This has two unfortunate results: the more problematic plays (Timon, All's Well, even Othello) have become marginal. Andwith so many precedents lined up, directors of the popular plays have to scrabble around for something new to say. If a production doesn't feel fresh, it isn't going to work; and when the plays are coming round every three or four years, freshness becomes a valuable commodity.
Even if the director has new ideas, there are strict limits on how he can express them - the RST in Stratford and the Barbican in London are both big theatres. Filling them isn't easy, either in the sense of bums on seats or of creating a spectacle on the necessary scale. So, nothing too small, nothing too radical. They're neither of them very congenial spaces, either - any actor who has to try and get laughs at the RST especially has my sympathy. A couple of weeks ago, at Adrian Noble's unhappy Twelfth Night (the sixth production there in the last 20 years) you felt you could almost see the jokes plummeting down, thud, somewhere around the third row of the stalls.
Plans are afoot to raise funds for the remodelling of the RST's interior. But that's tinkering. What the RSC really needs to do is rethink its policies: to vary the repertoire on its main stages - less-seen Shakespeares and a few more non-Shakespearian plays - and to move the big crowd-pleasers to the smaller stages for a change.

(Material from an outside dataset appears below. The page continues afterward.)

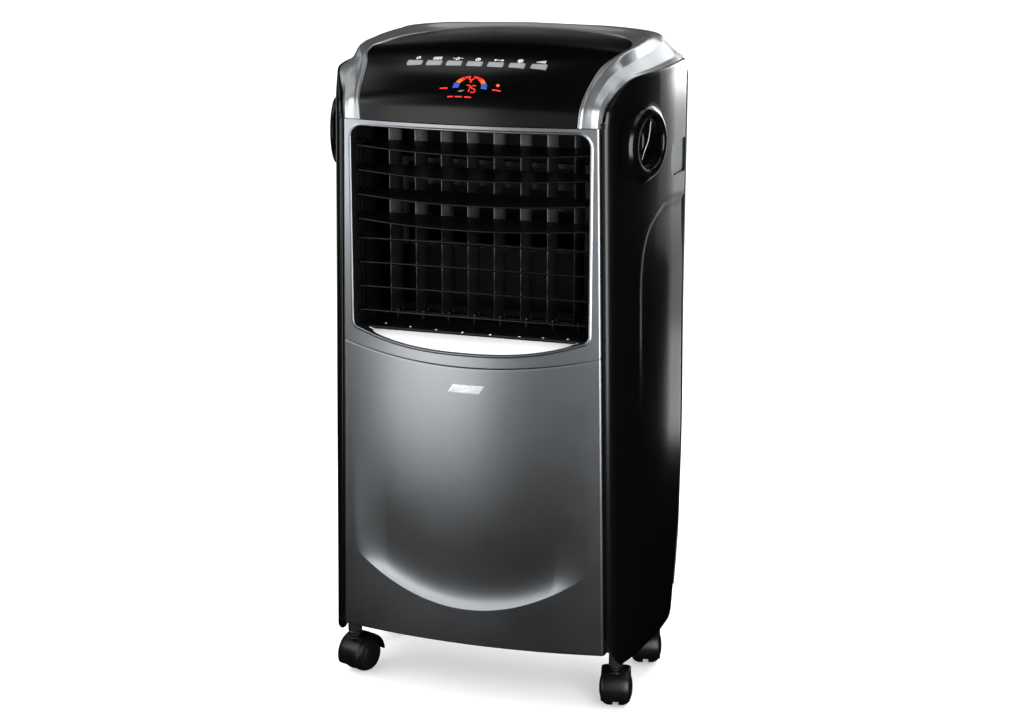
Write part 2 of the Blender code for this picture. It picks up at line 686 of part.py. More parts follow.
ob = finish("blower_housing", bm_prism(blower_outline(2.4), 'Y', Y_B0, Y_B1), M_MATT, smooth=30)
cut(ob, bm_prism(blower_outline(0.0), 'Y', Y_B0 + 2.4, Y_B1 - 2.4), "hollow")
cut(ob, bm_box(-150, 150, Y_B0 - 5, Y_B0 + 3, 506, 752), "outlet")
cut(ob, bm_cyl((0, Y_B1 - 4, WHEEL_Z), (0, Y_B1 + 5, WHEEL_Z), 78, 24), "inlet")
cut(ob, bm_cyl((0, Y_B0 - 5, WHEEL_Z), (0, Y_B0 + 5, WHEEL_Z), 9, 12), "shaft")

# wheel: back plate, hub, front ring and blades
ob = finish("blower_wheel",
            bm_turned([(0.0, 20.0), (11.0, 20.0), (11.0, 3.5), (BLOW_R, 3.5), (BLOW_R, 1.5), (6.0, 1.5),
                       (4.0, 1.5), (4.0, -22.0), (0.0, -22.0)], 24, (0, Y_B0 + 4.0, WHEEL_Z), (0, 1, 0)),
            M_MATT, origin=(0, Y_B0 + 4.0, WHEEL_Z), smooth=30)
blades = bmesh.new()
NB = 12
for i in range(NB):
    a = math.tau * (i + 0.5) / NB
    r = bmesh.ops.create_cube(blades, size=1.0)
    m = Matrix.Translation(v(0, 0, WHEEL_Z)) @ Matrix.Rotation(a, 4, 'Y')
    for p in r["verts"]:
        q = Vector((p.co.x * 2.0 + p.co.z * 9.0, 0, 0))
        q = Vector(((84.0 + p.co.z * 20.0), (Y_B0 + 6.5 + 17.5 + p.co.y * 35.5), p.co.x * 1.6 + p.co.z * 7.0))
        p.co = m @ (Vector((q.x, q.y, q.z)) * MM)
join(ob, blades, "blades")
ring = bm_turned([(BLOW_R, 38.5), (BLOW_R, 35.0), (BLOW_R - 16, 35.0), (BLOW_R - 16, 38.5)], 24,
                 (0, Y_B0 + 4.0, WHEEL_Z), (0, 1, 0))
join(ob, ring, "ring")

finish("fan_motor",
       bm_turned([(0.0, 26.0), (4.6, 26.0), (4.6, 0.0), (38.0, 0.0), (43.0, 5.0), (43.0, 40.0), (36.0, 46.0),
                  (0.0, 46.0)], 20, (0, Y_B0 - 0.6, WHEEL_Z), (0, -1, 0)),
       M_STEEL, smooth=30)

# ------------------------------------------------------------ wet side
ob = finish("cooling_pad", bm_box(-170, 170, 56, 90, 262, 776), M_PAD)
ob = finish("water_distributor", bm_box(-174, 174, 54, 92, 778, 796), M_MATT)
cut(ob, bm_box(-171.5, 171.5, 56.5, 89.5, 781, 800), "trough")
ob = finish("water_tank", bm_box(-158, 158, -70, 104, 100, 236), M_TANK)
cut(ob, bm_box(-155, 155, -67, 100.5, 103, 260), "hollow")
finish("pump", bm_cyl((-120, 50, 103.6), (-120, 50, 158), 24, 16), M_MATT, smooth=40)
boolean(bpy.data.objects["pump"],
        finish("add_pump_spout", bm_cyl((-120, 50, 150), (-120, 50, 172), 5, 12), None, cutter=True), 'UNION')
pipe = bpy.data.curves.new("water_pipe", 'CURVE')
pipe.dimensions = '3D'
pipe.bevel_depth = 4.5 * MM
pipe.bevel_resolution = 1
pipe.use_fill_caps = True
sp = pipe.splines.new('POLY')
route = [(-120, 50, 174), (-120, 50, 196), (-124, 47, 214), (-142, 42, 242), (-168, 38, 252), (-182, 38, 268),
         (-184, 38, 300), (-184, 38, 760), (-183, 41, 790), (-180, 50, 806), (-174, 62, 812), (-160, 72, 812),
         (-150, 73, 806), (-147, 73, 792)]
sp.points.add(len(route) - 1)
for k, p in enumerate(route):
    q = v(*p)
    sp.points[k].co = (q.x, q.y, q.z, 1)
po = bpy.data.objects.new("water_pipe", pipe)
COL.objects.link(po)
pipe.materials.append(material(*M_GREY))

# ------------------------------------------------------------ rear cover
def rear_y(z):
    return Y_REAR + 0.6 + rear_shift(z)


def rear_half(z):
    return side_x(Y_REAR, z) - 0.5


ZR = [68, 76, 88, 104, 130, 165, 200, 260, 330, 420, 520, 700, 827.4]
bm = bmesh.new()
sections = []
for z in ZR:
    h, y0 = rear_half(z), rear_y(z)
    y1 = y0 + REAR_DEPTH
    sections.append([bm.verts.new(v(*p)) for p in
                     [(-h, y0, z), (-h, y1 - 5, z), (-h + 5, y1, z), (h - 5, y1, z), (h, y1 - 5, z), (h, y0, z),
                      (h - 5, y0, z), (-h + 5, y0, z)]])
for a, b in zip(sections, sections[1:]):
    for i in range(8):
        bm.faces.new([a[i], a[(i + 1) % 8], b[(i + 1) % 8], b[i]])
bm.faces.new(sections[0])
bm.faces.new(sections[-1][::-1])
bmesh.ops.recalc_face_normals(bm, faces=bm.faces)
ob = finish("rear_panel", bm, M_MATT, smooth=30)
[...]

In the meantime, we have to put up with things like Noble's Twelfth Night and Gregory Doran's The Merchant of Venice (the sixth production at Stratford since 1978). Not that this is a positively bad staging. There are many incidental pleasures - such as Jimmy Chisholm's prancing globule of a Launcelot Gobbo - and thoughtful if uneven performances by Helen Schlesinger as Portia and Julian Curry as a puritanical Antonio. I have to admit to being disappointed by Philip Voss's Shylock. Partly that's because I'm an admirer of Voss and was hoping for something remarkable. Indeed, in the opening scenes he drops hints that he really is going to be remarkable - oily and villainous, he's a worryingly alien, predatory creature, so that when Antonio pulls away from a handshake in disgust, you can see his point. But as the grieving, aggrieved father, Voss is a little too controlled.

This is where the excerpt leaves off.